**MATERIAL**.
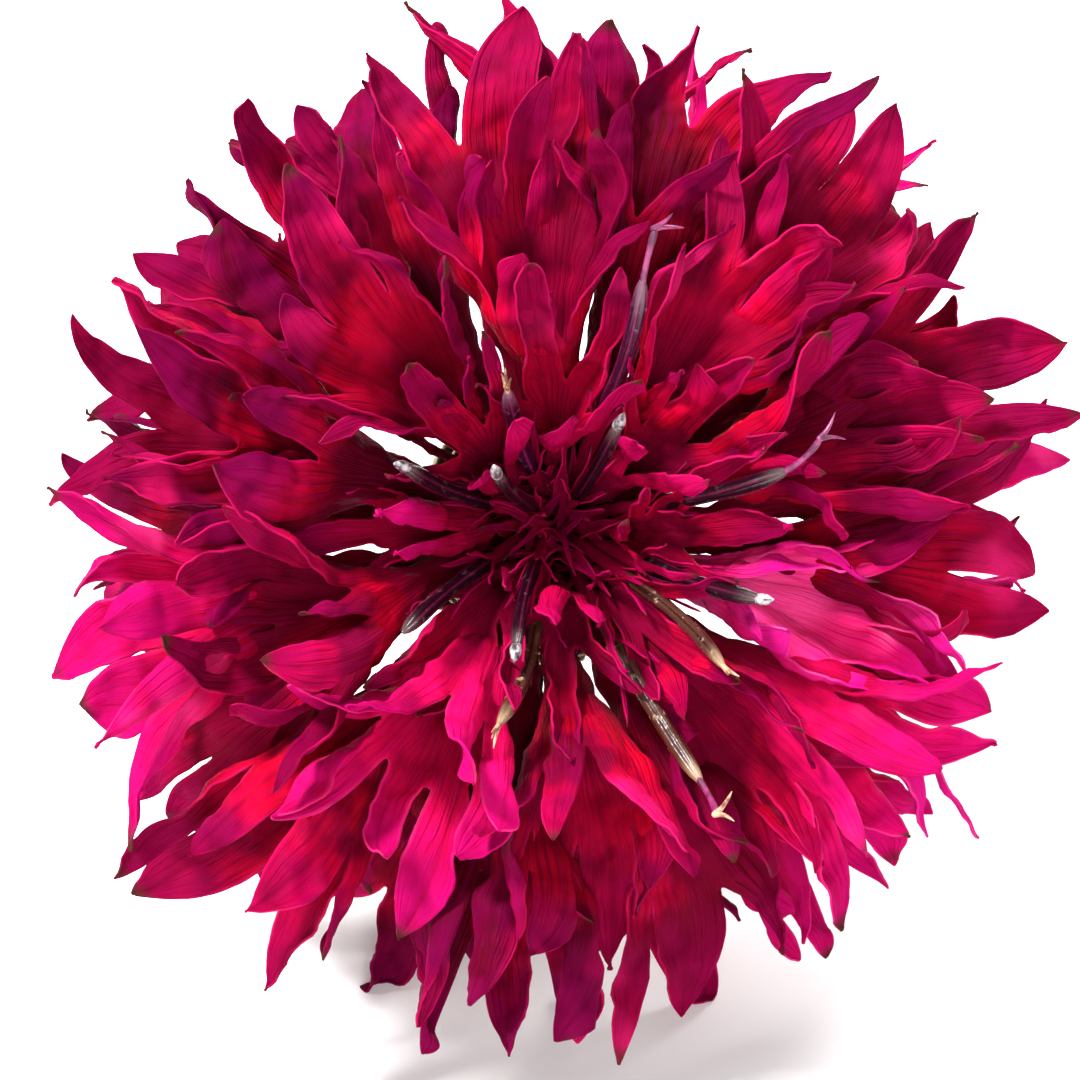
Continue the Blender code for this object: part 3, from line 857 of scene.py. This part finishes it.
def shaped_bract():
    """A flat bract, two units wide and one long, its margin drawn out into teeth."""
    bpy.ops.object.select_all(action="DESELECT")
    bpy.ops.mesh.primitive_grid_add(x_subdivisions=BRACT_CELLS[0], y_subdivisions=BRACT_CELLS[1], size=2)
    piece = bpy.context.object
    bpy.ops.object.mode_set(mode="EDIT")
    bpy.ops.mesh.select_mode(type="VERT")
    bpy.ops.transform.resize(value=(1, 0.5, 1))
    bpy.ops.transform.translate(value=(0, 0.5, 0))
    form = bmesh.from_edit_mesh(piece.data)
    layer = form.loops.layers.uv.new("petal")
    for each in form.faces:
        for loop in each.loops:
            loop[layer].uv = ((loop.vert.co.x + 1) / 2, loop.vert.co.y)
    levels = sorted({round(corner.co.y, 4) for corner in form.verts})
    for level in levels:
        form = bmesh.from_edit_mesh(piece.data)
        select_points(form, {corner.index for corner in form.verts if abs(corner.co.y - level) < 0.001})
        width = float(np.interp(level, *zip(*BRACT_OUTLINE)))
        bpy.ops.transform.resize(value=(width, 1, 1), center_override=(0, level, 0))
    form = bmesh.from_edit_mesh(piece.data)
    middles = [(each.verts[0].co + each.verts[1].co) / 2 for each in form.edges
               if each.is_boundary and min(end.co.y for end in each.verts) > TOOTH_START]
    for middle in middles:
        form = bmesh.from_edit_mesh(piece.data)
        edge = min(form.edges, key=lambda each: ((each.verts[0].co + each.verts[1].co) / 2 - middle).length)
        select_points(form, {end.index for end in edge.verts})
        bmesh.update_edit_mesh(piece.data)
        sideways = math.copysign(TOOTH_SIDEWAYS, middle.x) if abs(middle.x) > 0.2 else middle.x
        outward = Vector((sideways, TOOTH_FORWARD, 0))
        bpy.ops.mesh.extrude_edges_move(TRANSFORM_OT_translate={"value": outward * TOOTH})
        bpy.ops.transform.resize(value=(TOOTH_POINT, TOOTH_POINT, 1))
    bpy.ops.object.mode_set(mode="OBJECT")
    return piece


def bract_skin():
    tree, given, made = new_effect("bract_skin", ("Body", "Shadow", "Rim", "Fringe"))
    across, along, place = laid_out(tree)
    away = from_middle(tree, across)
    nerves = between(tree, maths(tree, "SINE", product(tree, across, NERVE_RADIANS)), 0.2, 1.0)
    mottle = noise(tree, place, 900, 4)
    colour = blended(tree, between(tree, mottle, 0.35, 0.65), given["Body"], given["Shadow"])
    colour = blended(tree, product(tree, nerves, 0.35), colour, given["Shadow"])
    edge = maths(tree, "MAXIMUM", between(tree, away, 0.62, 0.86), between(tree, along, 0.78, 0.92))
    upper = between(tree, along, 0.22, 0.40)
    colour = blended(tree, product(tree, edge, upper), colour, given["Rim"])
    teeth = maths(tree, "MAXIMUM", between(tree, away, 0.95, 1.0), between(tree, along, 0.965, 1.0))
    colour = blended(tree, product(tree, teeth, upper), colour, given["Fringe"])
    tree.links.new(colour, made["Colour"])
    tree.links.new(between(tree, mottle, 0.3, 0.7, 0.45, 0.7), made["Roughness"])
    tree.links.new(maths(tree, "ADD", mottle, product(tree, nerves, 0.6)), made["Height"])
    return tree


bract_green = finish_of("bract_green", bract_skin(), {
    "Body": (0.15, 0.23, 0.055), "Shadow": (0.065, 0.125, 0.03), "Rim": (0.055, 0.018, 0.012),
    "Fringe": (0.50, 0.40, 0.28)}, 0.10, None, {"Sheen Weight": 0.15, "Specular IOR Level": 0.35})
bract = shaped_bract()
for row, count in enumerate(BRACTS_A_ROW):
    node = f"bract_row_{row + 1}"
    corners = head_points(node)
    heights, radii = corners[:, 2], np.hypot(corners[:, 0], corners[:, 1])
    wall = np.polynomial.Polynomial.fit(heights, radii, 4)
    low, high = heights.min(), heights.max()
    half_turn = math.pi / count * BRACT_OVERLAP
    for i in range(count):
        piece = copy_of(bract, f"bract_{row + 1}_{i + 1}")
        x, y, z = shape_of(piece.data).T
        height = low + y * (high - low) * luck.uniform(*BRACT_LENGTH)
        radius = wall(np.clip(height, low, high))
        radius += BRACT_TILT * x + BRACT_BULGE * (1 - x ** 2) + BRACT_FLARE * y ** 4
        radius -= BRACT_FOOT * np.clip(1 - y / BRACT_FOOT_END, 0, 1)
        middle = 2 * math.pi * (i + 0.5 + row * ROW_TURN) / count + luck.uniform(*BRACT_STRAY)
        angle = middle + x * half_turn
        points = np.stack((radius * np.sin(angle), radius * np.cos(angle), height), axis=1)
        reshape(piece.data, from_head(points))
        piece.data.materials.append(bract_green)
        apply_modifier(piece, "SUBSURF", levels=2, render_levels=2)
        apply_modifier(piece, "SOLIDIFY", thickness=BRACT_WALL, offset=0, use_even_offset=False)
        piece.data.shade_smooth()
        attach(piece, "root")
        if i == 0:
            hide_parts(node)
bpy.data.objects.remove(bract)

# --------------------------------------------------------------------------------------------------
# The stalk. A grey-green, ribbed and slightly woolly stem, cut across with a blade, so that its pale pith
# shows.

STALK_RIBS, RIB_SIDES, RIB_DEPTH = 8, 4, 0.86
STALK_RINGS = tuple(range(6, 61, 6))
STALK_LEVELS = tuple(np.linspace(0, 1, 13))
PITH_INSET, PITH_STEP, PITH_HEART, PITH_DEPTH = 0.30, 0.03, 0.3, 0.012
CUT_RADIUS, CUT_HEIGHT = 0.96, 0.02


def stem_skin():
    tree, given, made = new_effect("stem_skin", ("Rib", "Furrow", "Wool"))
    round_it, along, place = laid_out(tree)
    away = from_middle(tree, maths(tree, "FRACT", round_it))
    streaks = streaked(tree, round_it, along, (9, 26), 1.3)
    colour = blended(tree, between(tree, away, 0.35, 0.95), given["Rib"], given["Furrow"])
    darker = product(tree, between(tree, streaks, 0.4, 0.7), 0.5)
    colour = blended(tree, darker, colour, given["Furrow"])
    wool = product(tree, between(tree, noise(tree, place, 4200, 6), 0.46, 0.70), 0.45)
    tree.links.new(blended(tree, wool, colour, given["Wool"]), made["Colour"])
    tree.links.new(between(tree, wool, 0, 0.6, 0.5, 0.85), made["Roughness"])
    tree.links.new(maths(tree, "ADD", streaks, wool), made["Height"])
    return tree


stem = drawn_rod("stem", STALK_RIBS * RIB_SIDES, STALK_LEVELS, (1.0,) * len(STALK_LEVELS), STALK_RIBS)
bpy.ops.object.select_all(action="DESELECT")
stem.select_set(True)
bpy.context.view_layer.objects.active = stem
bpy.ops.object.mode_set(mode="EDIT")
bpy.ops.mesh.select_mode(type="FACE")
bpy.ops.mesh.select_all(action="DESELECT")
form = bmesh.from_edit_mesh(stem.data)
for each in form.faces:
    each.select_set(len(each.verts) > 4 and each.calc_center_median().z < 0.001)
bmesh.update_edit_mesh(stem.data)
bpy.ops.mesh.inset(thickness=PITH_INSET)
bpy.ops.mesh.inset(thickness=PITH_STEP)
bpy.ops.transform.translate(value=(0, 0, PITH_DEPTH))
bpy.ops.mesh.inset(thickness=PITH_HEART)
bpy.ops.object.mode_set(mode="OBJECT")

piece = copy_of(stem, "stem_ribbed")
points = shape_of(piece.data)
radii = np.hypot(points[:, 0], points[:, 1])
ribs = np.arctan2(points[:, 0], points[:, 1]) / (2 * math.pi) * STALK_RIBS
furrow = np.abs(ribs - np.round(ribs)) < 0.02
points[furrow & (radii > 0.95), :2] *= RIB_DEPTH
reshape(piece.data, from_head(Place.of("stalk", STALK_RINGS).bend(points)))
piece.data.materials.append(finish_of("stem_green", stem_skin(), {
    "Rib": (0.17, 0.25, 0.085), "Furrow": (0.07, 0.125, 0.036), "Wool": (0.38, 0.42, 0.32)}, 0.10, None,
    {"Sheen Weight": 0.3, "Sheen Roughness": 0.6, "Specular IOR Level": 0.3}))
piece.data.materials.append(finish_of("stem_pith", grainy, {
    "Light": (0.62, 0.64, 0.40), "Dark": (0.34, 0.40, 0.18)}, 0.12, {"Grain size": 0.30},
    {"Specular IOR Level": 0.3}))
on_cut = (np.hypot(points[:, 0], points[:, 1]) < CUT_RADIUS) & (points[:, 2] < CUT_HEIGHT)
for each in piece.data.polygons:
    each.material_index = int(all(on_cut[index] for index in each.vertices))
apply_modifier(piece, "SUBSURF", levels=2, render_levels=2)
piece.data.shade_smooth()
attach(piece, "root")
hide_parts("stalk")
bpy.data.objects.remove(stem)

# --------------------------------------------------------------------------------------------------
# The dome that the florets sit on: pale, spongy and pitted. Its solid has the right shape and stays.

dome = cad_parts["receptacle"]
dome_paint = finish_of("dome_spongy", grainy, {"Light": (0.15, 0.19, 0.06), "Dark": (0.06, 0.085, 0.025)},
                       0.2, {"Grain size": 0.5}, {"Specular IOR Level": 0.2})
for spot in dome.material_slots:
    spot.material = dome_paint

**TASK INSTRUCTIONS**. Give nothing but the number of lines containing the string "attach".

**CORRECT RESPONSE**. 2